The formulas require that you know the index of the first element on each diagonal. For d ≥ 0, the first index of the d_th superdiagonal is d+1. For d < 0, the first index of the |d|_th subdiagonal is n*|d| + 1. Therefore, you don't need the previous three functions. You only need one generalized function, which enables you to return the indices for any sub- or superdiagonal. The following function returns the indices of any subdiagonal (d < 0), main diagonal (d = 0), and superdiagonal (d > 0):
start DiagIdx(n, d=0); if abs(d)>=n then return( . ); /* invalid index */ k = 0:n-abs(d)-1; if d>=0 then firstIdx = d+1; else firstIdx = abs(d)*n + 1; return firstIdx + k*(n+1); finish; n = 6; Q = j(n, n, 0); Q[ DiagIdx(n) ] = 6; /* assign main diag */ Q[ DiagIdx(n, 2) ] = 4; /* assign 2nd super diag */ Q[ DiagIdx(n, -3) ] = 3; /* assign 3rd sub diag */ print Q[c=('c1':'c6') r=('r1':'r6')]; |
The example references the main diagonal, the second superdiagonal (elements set to +4), and the third subdiagonal (elements set to 3).
Extract values of any diagonal
The previous examples have shown how to set the values along a diagonal.

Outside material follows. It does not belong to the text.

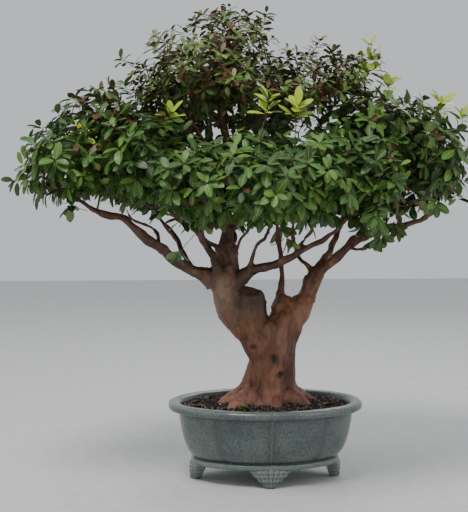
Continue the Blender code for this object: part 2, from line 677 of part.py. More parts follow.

But you can use the same DiagIdx function to get the values along a diagonal. For example, the following statement gets the second superdiagonal for a square matrix named Q:
d1 = Q[ DiagIdx(ncol(Q), 2) ]; /* get the 2nd superdiagonal of Q */ |
Summary
This article shows that you can directly generate the indices for the diagonal elements of a square matrix. (The formulas for a rectangular matrix are similar.) This is useful when computing with very large, banded matrices because you can efficiently assign the value of the matrix diagonals.